Data supplied:

....

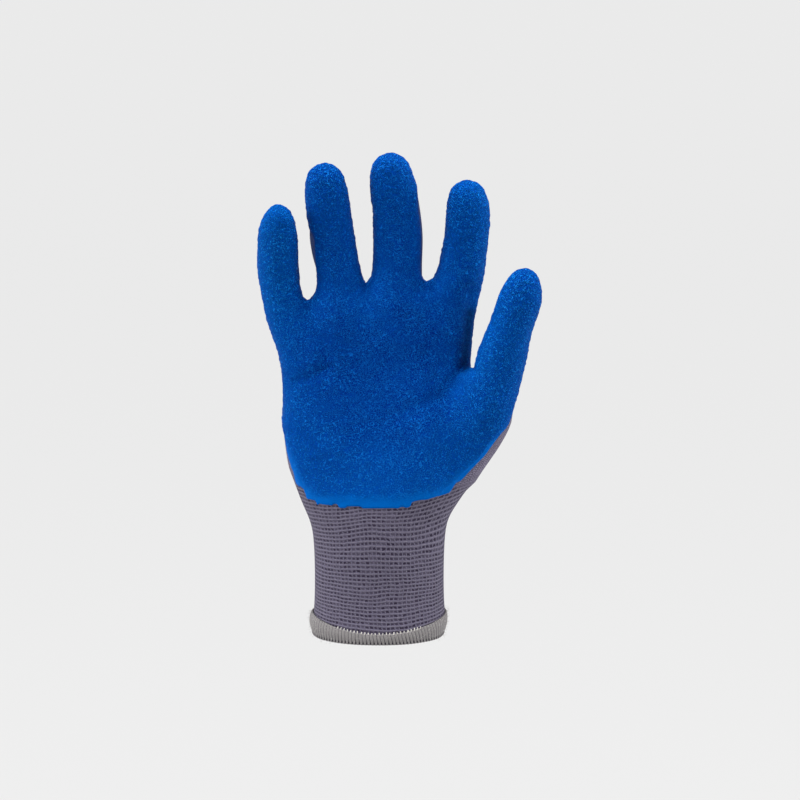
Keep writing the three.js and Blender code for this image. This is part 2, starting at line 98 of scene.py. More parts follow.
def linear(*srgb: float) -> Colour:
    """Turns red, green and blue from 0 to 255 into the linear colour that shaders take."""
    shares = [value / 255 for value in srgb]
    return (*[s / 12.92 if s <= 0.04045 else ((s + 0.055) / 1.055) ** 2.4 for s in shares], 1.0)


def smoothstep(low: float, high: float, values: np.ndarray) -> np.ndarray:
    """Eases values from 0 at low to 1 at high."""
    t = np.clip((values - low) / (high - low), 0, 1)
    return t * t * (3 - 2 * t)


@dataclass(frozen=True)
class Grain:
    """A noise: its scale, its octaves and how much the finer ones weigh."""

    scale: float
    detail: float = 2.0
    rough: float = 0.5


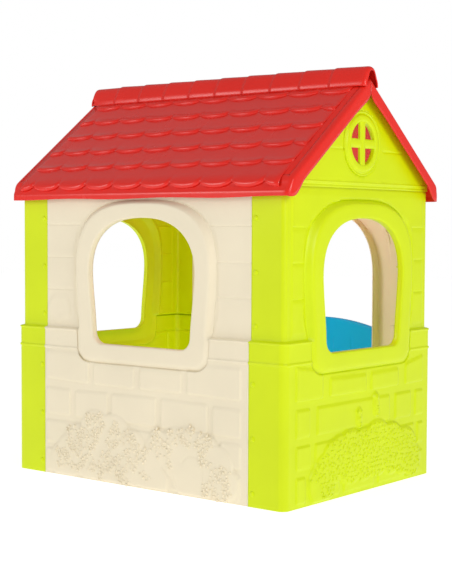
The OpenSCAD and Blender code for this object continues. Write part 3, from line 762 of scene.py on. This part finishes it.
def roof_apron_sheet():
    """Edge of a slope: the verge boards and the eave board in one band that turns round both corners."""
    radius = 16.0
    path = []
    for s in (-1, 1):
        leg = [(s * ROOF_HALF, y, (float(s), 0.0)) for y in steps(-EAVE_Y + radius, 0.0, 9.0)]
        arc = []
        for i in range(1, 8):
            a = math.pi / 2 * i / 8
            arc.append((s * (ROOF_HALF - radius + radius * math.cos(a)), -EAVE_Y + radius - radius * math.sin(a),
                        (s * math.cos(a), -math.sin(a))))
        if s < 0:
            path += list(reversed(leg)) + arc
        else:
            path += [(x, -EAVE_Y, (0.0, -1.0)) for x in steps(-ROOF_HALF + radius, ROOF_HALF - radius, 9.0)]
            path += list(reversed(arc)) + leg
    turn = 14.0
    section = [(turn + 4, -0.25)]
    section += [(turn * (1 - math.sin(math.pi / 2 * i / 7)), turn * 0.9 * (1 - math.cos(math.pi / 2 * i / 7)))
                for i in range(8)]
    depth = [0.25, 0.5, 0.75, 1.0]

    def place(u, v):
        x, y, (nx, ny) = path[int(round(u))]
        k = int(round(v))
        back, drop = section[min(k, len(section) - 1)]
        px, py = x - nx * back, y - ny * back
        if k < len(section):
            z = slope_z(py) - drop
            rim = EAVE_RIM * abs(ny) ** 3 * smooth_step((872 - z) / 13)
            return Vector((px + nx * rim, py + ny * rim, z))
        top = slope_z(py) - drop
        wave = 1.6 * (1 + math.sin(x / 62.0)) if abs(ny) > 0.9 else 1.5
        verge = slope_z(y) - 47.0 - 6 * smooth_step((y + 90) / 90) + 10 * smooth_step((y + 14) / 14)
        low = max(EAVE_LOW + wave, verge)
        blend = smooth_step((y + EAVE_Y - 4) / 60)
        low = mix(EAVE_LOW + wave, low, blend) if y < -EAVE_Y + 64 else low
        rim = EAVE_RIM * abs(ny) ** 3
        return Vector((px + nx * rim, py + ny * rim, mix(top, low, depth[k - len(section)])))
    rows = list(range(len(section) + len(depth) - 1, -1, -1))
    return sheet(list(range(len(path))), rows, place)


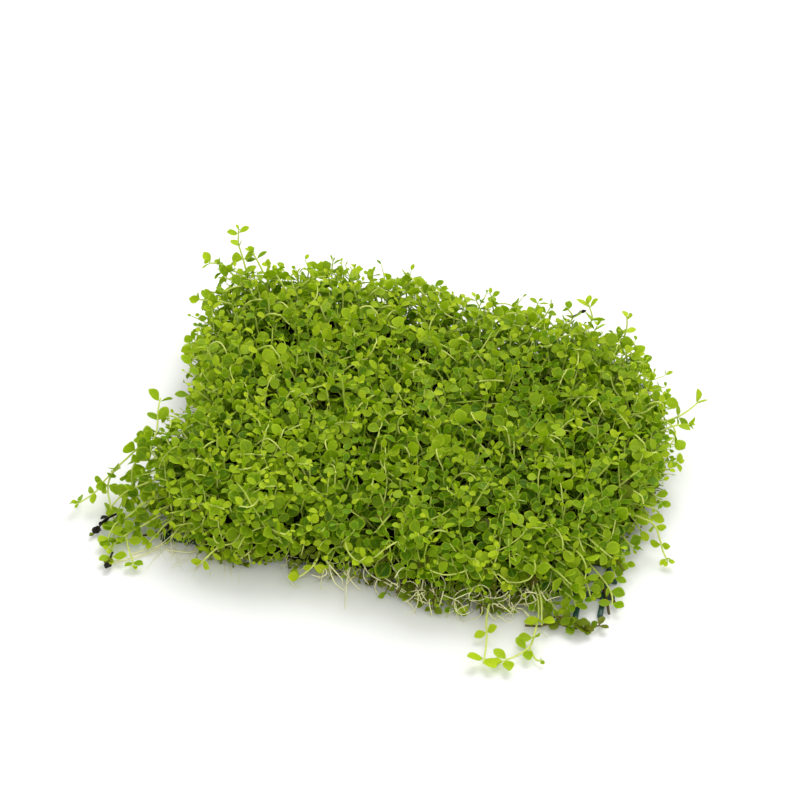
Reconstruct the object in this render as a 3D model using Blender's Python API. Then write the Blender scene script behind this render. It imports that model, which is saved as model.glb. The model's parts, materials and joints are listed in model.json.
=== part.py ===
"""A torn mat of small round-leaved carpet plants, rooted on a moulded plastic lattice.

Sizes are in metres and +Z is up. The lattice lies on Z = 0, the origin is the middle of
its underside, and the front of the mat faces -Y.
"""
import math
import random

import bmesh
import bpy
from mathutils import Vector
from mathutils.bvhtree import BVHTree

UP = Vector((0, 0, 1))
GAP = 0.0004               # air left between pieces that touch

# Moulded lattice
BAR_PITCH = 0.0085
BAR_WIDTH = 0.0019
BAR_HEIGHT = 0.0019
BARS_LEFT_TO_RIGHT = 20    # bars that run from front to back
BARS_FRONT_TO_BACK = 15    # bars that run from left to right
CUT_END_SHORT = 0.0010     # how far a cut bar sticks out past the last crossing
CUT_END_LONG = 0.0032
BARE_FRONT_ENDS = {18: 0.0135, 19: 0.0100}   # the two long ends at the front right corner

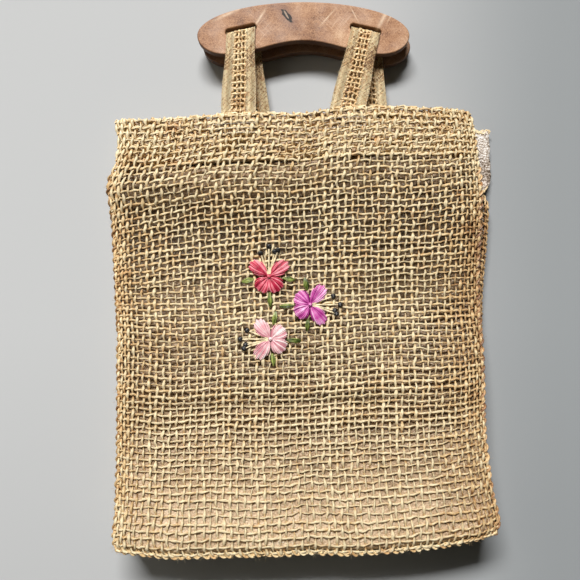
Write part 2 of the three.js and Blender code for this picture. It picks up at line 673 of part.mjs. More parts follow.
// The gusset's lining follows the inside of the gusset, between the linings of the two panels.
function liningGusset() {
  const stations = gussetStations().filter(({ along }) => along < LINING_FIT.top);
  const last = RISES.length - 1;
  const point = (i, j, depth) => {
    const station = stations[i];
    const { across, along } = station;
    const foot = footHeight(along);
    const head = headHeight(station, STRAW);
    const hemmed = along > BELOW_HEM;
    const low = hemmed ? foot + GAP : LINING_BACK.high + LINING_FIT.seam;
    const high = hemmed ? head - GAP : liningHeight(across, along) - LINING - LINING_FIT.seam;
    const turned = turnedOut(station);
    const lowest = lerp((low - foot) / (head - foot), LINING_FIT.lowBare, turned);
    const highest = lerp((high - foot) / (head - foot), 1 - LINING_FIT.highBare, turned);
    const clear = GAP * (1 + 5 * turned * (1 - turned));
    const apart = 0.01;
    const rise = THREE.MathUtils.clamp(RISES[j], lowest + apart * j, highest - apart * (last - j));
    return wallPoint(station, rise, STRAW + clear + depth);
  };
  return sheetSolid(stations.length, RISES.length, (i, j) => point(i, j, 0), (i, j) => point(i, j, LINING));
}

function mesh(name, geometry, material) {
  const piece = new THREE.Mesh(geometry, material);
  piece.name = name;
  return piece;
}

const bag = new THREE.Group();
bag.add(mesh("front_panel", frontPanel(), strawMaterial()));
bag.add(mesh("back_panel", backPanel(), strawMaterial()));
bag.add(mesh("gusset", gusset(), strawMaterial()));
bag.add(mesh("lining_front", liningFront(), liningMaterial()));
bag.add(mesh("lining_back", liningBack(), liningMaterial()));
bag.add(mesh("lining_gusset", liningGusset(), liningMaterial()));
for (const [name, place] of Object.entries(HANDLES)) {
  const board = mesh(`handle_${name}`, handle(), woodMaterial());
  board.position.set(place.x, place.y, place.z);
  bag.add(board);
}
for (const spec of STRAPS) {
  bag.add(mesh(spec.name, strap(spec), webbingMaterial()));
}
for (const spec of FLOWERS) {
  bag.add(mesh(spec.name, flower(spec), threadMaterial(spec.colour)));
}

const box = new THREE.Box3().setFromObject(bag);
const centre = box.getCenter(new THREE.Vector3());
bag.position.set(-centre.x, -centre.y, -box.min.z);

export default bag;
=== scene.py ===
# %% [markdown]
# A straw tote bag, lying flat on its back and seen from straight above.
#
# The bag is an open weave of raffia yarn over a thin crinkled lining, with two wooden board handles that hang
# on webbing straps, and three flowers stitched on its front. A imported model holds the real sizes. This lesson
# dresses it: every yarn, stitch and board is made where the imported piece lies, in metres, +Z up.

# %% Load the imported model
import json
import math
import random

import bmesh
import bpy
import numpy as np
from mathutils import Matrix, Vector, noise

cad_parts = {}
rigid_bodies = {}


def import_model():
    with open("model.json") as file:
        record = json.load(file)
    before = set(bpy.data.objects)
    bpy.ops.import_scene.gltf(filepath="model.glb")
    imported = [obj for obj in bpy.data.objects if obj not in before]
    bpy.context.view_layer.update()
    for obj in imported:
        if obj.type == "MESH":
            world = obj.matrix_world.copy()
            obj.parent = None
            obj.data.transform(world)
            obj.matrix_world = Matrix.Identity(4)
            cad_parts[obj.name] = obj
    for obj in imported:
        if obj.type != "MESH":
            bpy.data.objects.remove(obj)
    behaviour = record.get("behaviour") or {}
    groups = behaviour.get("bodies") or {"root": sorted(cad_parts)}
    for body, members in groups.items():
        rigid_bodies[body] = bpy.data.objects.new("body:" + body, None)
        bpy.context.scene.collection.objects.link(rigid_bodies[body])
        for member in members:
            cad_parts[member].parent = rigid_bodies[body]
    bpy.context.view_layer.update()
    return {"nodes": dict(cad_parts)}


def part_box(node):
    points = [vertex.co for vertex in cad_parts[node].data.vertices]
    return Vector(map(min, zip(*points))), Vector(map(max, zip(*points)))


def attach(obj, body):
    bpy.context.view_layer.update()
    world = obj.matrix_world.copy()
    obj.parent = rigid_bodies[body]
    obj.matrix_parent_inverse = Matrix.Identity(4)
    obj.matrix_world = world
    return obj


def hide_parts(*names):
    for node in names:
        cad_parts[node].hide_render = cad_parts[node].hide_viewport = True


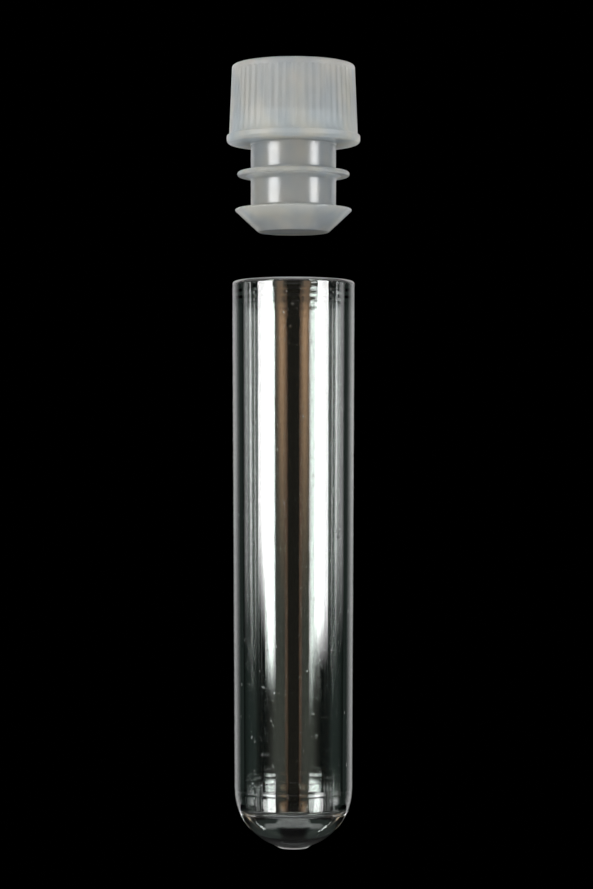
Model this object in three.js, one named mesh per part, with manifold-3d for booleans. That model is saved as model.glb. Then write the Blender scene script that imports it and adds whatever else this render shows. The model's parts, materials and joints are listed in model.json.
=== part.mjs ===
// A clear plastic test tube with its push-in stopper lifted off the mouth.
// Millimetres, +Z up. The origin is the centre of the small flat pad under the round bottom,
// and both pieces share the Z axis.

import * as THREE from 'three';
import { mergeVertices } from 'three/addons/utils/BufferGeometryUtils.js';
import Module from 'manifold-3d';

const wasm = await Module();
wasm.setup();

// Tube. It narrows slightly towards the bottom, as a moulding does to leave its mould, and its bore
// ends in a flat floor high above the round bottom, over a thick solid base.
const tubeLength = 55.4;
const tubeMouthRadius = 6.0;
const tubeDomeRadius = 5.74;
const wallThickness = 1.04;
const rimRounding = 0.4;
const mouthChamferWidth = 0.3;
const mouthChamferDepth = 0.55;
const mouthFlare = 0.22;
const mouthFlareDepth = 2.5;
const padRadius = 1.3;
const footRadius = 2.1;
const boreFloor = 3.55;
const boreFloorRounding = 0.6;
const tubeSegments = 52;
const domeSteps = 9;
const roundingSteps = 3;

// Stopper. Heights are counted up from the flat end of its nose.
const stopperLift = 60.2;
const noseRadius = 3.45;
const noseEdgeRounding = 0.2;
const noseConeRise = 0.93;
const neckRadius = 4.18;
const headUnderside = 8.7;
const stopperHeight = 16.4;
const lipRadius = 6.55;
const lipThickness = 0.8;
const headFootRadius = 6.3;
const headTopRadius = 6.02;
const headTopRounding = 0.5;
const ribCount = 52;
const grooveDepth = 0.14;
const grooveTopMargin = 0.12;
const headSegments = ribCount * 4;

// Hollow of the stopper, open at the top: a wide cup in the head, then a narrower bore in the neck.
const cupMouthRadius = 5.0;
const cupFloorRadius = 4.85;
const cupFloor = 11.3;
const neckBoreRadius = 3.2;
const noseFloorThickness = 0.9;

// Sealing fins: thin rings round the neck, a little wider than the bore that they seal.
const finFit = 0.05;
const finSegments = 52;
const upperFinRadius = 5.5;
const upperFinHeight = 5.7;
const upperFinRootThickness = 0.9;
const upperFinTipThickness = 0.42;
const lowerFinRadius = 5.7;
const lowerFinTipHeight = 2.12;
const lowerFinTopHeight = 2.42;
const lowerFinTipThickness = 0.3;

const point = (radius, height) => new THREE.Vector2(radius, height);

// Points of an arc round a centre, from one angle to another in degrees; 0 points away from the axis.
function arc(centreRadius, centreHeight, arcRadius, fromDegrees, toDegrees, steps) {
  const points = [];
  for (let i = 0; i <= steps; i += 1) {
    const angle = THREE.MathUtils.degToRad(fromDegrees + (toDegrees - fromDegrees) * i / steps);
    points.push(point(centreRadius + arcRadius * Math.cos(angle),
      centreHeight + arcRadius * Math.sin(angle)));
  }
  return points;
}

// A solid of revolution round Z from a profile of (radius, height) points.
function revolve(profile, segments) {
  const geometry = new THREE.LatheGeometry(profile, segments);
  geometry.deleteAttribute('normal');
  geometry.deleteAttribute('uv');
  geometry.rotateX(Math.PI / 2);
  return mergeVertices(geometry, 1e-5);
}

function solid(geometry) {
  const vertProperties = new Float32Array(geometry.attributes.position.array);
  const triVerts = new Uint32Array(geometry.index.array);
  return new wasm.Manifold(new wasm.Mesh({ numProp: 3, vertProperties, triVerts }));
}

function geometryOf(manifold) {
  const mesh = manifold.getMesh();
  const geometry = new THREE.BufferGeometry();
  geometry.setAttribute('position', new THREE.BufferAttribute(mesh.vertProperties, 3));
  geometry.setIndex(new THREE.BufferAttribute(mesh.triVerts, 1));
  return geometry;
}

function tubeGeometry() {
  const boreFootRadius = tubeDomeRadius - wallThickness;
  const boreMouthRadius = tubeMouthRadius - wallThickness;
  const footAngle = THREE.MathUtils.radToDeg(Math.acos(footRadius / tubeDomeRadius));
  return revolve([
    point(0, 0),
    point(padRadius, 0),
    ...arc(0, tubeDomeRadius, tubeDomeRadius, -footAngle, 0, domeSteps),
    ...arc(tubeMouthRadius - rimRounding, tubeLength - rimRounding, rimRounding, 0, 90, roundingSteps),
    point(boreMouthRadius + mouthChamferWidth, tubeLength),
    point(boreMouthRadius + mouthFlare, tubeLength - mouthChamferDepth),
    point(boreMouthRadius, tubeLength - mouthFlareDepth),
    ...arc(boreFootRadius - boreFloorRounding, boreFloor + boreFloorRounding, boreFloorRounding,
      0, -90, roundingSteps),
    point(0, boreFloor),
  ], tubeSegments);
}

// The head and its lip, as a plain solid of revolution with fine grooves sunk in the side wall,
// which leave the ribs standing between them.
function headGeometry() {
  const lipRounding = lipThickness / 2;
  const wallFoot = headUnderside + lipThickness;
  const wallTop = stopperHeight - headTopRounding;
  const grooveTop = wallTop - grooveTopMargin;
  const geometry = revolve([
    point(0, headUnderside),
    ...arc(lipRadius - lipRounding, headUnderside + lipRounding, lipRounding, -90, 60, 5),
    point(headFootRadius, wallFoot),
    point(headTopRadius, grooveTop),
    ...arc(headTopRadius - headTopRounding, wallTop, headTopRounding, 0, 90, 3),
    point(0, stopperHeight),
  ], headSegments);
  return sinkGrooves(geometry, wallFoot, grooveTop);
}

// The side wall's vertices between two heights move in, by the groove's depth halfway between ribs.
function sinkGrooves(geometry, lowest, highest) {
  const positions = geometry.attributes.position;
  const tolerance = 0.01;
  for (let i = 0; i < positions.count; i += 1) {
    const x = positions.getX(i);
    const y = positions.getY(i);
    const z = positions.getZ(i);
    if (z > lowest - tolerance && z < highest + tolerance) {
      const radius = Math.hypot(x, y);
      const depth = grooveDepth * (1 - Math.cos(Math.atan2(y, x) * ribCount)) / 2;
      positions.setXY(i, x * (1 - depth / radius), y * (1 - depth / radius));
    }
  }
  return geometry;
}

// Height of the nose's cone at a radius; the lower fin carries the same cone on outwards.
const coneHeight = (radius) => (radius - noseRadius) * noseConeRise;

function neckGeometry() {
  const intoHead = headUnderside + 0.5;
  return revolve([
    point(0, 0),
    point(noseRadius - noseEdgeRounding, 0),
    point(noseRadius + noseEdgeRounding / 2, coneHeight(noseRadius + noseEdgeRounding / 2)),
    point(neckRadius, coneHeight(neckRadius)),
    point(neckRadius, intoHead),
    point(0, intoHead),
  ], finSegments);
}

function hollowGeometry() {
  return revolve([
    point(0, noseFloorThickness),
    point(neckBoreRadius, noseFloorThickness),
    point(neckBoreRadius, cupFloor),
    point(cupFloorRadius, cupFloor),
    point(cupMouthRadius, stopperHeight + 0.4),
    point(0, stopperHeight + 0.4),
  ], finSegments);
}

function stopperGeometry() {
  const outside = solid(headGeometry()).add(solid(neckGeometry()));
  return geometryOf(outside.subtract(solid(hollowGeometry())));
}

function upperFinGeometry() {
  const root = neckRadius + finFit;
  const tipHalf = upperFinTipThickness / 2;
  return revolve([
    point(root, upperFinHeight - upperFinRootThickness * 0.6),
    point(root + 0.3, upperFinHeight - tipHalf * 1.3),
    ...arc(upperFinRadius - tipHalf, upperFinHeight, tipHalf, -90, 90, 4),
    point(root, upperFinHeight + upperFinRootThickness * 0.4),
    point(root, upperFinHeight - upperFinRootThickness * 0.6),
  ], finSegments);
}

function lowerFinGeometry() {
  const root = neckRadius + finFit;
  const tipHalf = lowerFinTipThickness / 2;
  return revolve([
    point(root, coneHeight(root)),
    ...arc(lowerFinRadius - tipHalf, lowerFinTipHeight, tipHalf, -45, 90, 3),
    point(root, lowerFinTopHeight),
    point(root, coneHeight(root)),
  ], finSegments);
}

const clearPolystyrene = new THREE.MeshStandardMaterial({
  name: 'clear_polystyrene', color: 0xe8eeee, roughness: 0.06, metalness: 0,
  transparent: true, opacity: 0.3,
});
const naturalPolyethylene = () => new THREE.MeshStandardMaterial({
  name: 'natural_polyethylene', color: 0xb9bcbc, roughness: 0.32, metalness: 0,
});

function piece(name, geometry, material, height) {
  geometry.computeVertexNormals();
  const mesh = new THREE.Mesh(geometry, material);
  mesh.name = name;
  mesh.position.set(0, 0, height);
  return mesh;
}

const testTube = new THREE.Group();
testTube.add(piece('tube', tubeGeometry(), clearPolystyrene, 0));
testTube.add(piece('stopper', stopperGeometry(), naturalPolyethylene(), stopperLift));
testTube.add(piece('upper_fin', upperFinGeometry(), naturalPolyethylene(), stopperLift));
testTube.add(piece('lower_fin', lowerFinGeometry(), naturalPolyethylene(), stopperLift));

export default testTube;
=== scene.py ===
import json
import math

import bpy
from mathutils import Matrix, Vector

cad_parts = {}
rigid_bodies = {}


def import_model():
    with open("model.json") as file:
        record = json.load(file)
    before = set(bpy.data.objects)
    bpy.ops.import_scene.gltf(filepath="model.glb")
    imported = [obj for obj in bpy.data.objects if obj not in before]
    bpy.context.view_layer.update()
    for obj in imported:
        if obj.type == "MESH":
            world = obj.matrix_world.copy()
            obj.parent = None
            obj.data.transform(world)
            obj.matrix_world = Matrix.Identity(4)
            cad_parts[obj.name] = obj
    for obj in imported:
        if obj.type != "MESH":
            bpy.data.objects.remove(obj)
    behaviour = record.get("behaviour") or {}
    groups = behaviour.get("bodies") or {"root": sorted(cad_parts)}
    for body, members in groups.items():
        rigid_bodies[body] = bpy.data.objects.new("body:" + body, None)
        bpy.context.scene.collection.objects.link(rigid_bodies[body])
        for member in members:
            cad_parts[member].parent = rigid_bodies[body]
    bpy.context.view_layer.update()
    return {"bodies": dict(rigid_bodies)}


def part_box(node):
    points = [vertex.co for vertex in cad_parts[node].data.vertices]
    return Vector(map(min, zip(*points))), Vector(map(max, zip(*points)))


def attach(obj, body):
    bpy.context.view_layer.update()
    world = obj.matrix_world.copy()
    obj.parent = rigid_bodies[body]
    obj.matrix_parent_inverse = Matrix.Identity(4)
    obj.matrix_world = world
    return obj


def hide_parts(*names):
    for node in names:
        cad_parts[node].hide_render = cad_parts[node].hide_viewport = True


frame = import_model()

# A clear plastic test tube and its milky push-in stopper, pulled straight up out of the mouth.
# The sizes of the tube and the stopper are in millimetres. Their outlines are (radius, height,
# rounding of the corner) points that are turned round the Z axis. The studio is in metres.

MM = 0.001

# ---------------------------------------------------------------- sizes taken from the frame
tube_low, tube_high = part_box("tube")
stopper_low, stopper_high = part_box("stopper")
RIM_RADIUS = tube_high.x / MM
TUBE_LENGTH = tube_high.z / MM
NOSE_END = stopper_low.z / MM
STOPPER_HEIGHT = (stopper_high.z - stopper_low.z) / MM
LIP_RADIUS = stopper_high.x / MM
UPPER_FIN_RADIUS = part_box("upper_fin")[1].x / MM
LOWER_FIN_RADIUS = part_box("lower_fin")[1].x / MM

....

Required work: Lines from the records above that hold "which" are the ones to list.

Response to the exercise:
Reconstruct the object in this render as a 3D model using Blender's Python API. Then write the Blender scene script behind this render. It imports that model, which is saved as model.glb. The model's parts, materials and joints are listed in model.json.
// which leave the ribs standing between them.